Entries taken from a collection
START

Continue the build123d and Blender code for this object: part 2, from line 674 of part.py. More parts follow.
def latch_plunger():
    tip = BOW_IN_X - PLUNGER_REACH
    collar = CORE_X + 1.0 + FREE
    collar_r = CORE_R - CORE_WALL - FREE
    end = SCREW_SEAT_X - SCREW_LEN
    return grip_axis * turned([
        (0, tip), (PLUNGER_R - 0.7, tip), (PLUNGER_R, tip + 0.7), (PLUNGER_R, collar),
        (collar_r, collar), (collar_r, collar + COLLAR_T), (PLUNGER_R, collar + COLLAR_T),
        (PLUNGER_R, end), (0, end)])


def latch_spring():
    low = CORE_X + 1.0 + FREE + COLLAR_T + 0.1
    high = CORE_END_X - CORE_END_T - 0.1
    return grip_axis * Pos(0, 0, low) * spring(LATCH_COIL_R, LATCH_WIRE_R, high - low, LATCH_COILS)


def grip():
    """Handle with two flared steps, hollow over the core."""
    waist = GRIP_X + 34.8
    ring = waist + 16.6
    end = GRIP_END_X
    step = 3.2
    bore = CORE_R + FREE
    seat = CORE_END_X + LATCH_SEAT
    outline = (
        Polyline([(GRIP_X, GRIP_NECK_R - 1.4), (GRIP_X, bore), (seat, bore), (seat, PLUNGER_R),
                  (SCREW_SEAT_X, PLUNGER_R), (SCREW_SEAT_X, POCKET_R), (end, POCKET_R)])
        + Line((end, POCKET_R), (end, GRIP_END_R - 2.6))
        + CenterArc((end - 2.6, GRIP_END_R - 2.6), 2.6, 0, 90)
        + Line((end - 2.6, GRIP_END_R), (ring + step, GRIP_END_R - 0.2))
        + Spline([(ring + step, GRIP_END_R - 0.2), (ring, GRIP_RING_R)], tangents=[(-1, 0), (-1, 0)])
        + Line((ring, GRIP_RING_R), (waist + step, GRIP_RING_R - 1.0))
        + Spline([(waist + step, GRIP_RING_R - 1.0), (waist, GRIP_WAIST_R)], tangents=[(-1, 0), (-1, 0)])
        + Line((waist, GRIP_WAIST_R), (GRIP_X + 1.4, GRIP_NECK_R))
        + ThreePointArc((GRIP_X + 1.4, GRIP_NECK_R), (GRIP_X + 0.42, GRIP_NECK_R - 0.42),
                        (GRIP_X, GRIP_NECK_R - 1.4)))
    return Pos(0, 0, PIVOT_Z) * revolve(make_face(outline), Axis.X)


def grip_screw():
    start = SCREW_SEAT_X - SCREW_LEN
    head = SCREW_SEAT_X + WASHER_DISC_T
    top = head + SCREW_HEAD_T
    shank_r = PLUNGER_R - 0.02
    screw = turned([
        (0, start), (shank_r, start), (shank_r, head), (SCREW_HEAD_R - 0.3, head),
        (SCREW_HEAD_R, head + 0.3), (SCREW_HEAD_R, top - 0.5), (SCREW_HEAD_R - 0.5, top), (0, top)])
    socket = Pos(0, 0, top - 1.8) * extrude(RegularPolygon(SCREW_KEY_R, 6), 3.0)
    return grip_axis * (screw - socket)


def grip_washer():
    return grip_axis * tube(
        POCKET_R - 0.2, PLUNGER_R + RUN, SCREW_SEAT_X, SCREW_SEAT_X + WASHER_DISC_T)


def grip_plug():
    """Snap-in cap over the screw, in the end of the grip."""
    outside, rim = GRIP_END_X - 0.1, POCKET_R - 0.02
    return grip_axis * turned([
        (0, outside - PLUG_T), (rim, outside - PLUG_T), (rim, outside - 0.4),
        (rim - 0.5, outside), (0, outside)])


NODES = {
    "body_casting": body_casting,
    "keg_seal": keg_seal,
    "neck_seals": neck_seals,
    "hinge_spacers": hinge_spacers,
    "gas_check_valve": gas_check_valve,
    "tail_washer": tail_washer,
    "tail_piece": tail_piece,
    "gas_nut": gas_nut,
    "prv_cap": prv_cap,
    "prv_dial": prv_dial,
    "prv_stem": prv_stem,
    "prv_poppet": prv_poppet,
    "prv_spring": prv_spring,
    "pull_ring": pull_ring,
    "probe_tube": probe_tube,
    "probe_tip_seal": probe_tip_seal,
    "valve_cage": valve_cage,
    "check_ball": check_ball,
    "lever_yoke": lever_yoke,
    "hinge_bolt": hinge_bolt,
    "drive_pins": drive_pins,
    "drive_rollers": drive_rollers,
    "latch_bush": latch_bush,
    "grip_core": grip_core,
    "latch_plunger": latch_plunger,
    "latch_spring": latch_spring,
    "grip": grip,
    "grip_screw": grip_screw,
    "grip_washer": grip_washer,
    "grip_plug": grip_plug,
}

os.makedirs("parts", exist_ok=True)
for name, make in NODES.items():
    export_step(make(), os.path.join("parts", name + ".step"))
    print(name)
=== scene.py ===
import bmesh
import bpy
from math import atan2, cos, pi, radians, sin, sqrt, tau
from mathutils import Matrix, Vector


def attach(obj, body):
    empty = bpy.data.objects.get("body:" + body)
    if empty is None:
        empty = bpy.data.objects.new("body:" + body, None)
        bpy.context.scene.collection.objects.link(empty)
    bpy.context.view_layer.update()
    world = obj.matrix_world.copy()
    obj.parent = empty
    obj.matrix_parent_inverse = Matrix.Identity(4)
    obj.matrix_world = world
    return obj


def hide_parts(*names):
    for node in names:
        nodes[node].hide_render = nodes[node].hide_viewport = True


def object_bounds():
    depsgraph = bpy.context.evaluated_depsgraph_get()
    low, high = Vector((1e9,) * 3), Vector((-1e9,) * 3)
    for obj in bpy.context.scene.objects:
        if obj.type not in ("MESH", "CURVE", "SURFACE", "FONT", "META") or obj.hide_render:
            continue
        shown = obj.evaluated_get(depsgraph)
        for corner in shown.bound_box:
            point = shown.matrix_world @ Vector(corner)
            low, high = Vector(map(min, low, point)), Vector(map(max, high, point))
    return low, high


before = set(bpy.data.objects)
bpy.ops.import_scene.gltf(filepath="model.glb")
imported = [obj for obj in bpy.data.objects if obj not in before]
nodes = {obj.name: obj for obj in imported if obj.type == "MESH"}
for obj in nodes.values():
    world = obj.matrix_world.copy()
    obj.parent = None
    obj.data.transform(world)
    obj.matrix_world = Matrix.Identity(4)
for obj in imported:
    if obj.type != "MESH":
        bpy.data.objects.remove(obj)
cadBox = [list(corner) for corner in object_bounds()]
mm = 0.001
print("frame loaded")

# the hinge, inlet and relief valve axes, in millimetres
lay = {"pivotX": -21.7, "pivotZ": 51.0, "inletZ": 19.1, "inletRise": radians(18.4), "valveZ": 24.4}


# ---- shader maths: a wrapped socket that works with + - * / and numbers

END
START

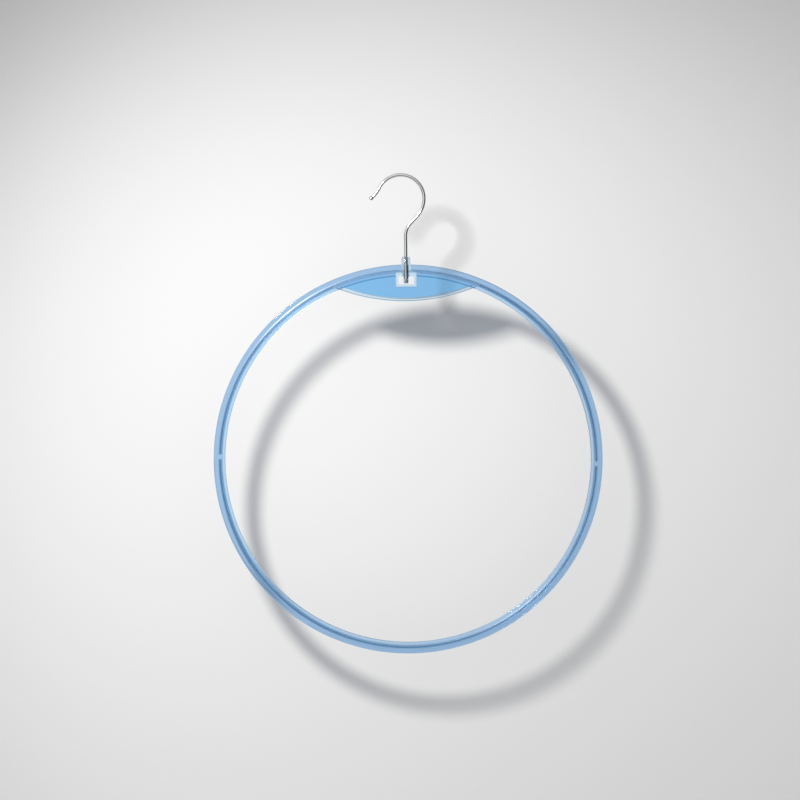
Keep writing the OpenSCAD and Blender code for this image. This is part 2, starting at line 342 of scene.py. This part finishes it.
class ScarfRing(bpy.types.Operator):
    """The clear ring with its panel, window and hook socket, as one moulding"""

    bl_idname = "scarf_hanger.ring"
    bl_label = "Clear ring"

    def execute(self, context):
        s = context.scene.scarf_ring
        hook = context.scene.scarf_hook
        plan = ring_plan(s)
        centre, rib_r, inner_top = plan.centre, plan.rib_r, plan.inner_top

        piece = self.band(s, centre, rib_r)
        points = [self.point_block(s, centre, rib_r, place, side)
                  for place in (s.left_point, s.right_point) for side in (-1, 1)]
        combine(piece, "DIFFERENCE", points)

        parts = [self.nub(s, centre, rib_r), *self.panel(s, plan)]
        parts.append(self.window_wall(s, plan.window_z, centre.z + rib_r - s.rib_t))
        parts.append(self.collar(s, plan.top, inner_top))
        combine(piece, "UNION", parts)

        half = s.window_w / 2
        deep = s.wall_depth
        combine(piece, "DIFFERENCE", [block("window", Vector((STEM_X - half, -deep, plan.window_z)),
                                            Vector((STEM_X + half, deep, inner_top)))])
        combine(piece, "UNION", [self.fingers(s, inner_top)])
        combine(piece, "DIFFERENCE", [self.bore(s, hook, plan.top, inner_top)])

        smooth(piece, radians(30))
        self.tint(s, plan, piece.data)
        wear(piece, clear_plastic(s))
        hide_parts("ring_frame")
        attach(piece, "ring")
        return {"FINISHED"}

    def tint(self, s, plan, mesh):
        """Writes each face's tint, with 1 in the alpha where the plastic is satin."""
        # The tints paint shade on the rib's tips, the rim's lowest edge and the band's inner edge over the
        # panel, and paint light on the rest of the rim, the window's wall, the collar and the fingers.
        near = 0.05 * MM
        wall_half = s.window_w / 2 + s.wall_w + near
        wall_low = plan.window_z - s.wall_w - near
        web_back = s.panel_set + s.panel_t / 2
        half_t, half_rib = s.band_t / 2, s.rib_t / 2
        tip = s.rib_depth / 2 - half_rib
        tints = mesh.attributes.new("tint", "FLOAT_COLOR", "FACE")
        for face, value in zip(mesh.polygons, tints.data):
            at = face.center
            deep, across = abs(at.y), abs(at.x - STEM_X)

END

◆ TASK BRIEF: Exactly and exclusively, reproduce the lines that start at the line containing "low, high = Vector((1e9,)" and end at the line containing "obj.parent = None", inclusive of both.

◆ EXERCISE ANSWER:
    low, high = Vector((1e9,) * 3), Vector((-1e9,) * 3)
    for obj in bpy.context.scene.objects:
        if obj.type not in ("MESH", "CURVE", "SURFACE", "FONT", "META") or obj.hide_render:
            continue
        shown = obj.evaluated_get(depsgraph)
        for corner in shown.bound_box:
            point = shown.matrix_world @ Vector(corner)
            low, high = Vector(map(min, low, point)), Vector(map(max, high, point))
    return low, high


before = set(bpy.data.objects)
bpy.ops.import_scene.gltf(filepath="model.glb")
imported = [obj for obj in bpy.data.objects if obj not in before]
nodes = {obj.name: obj for obj in imported if obj.type == "MESH"}
for obj in nodes.values():
    world = obj.matrix_world.copy()
    obj.parent = None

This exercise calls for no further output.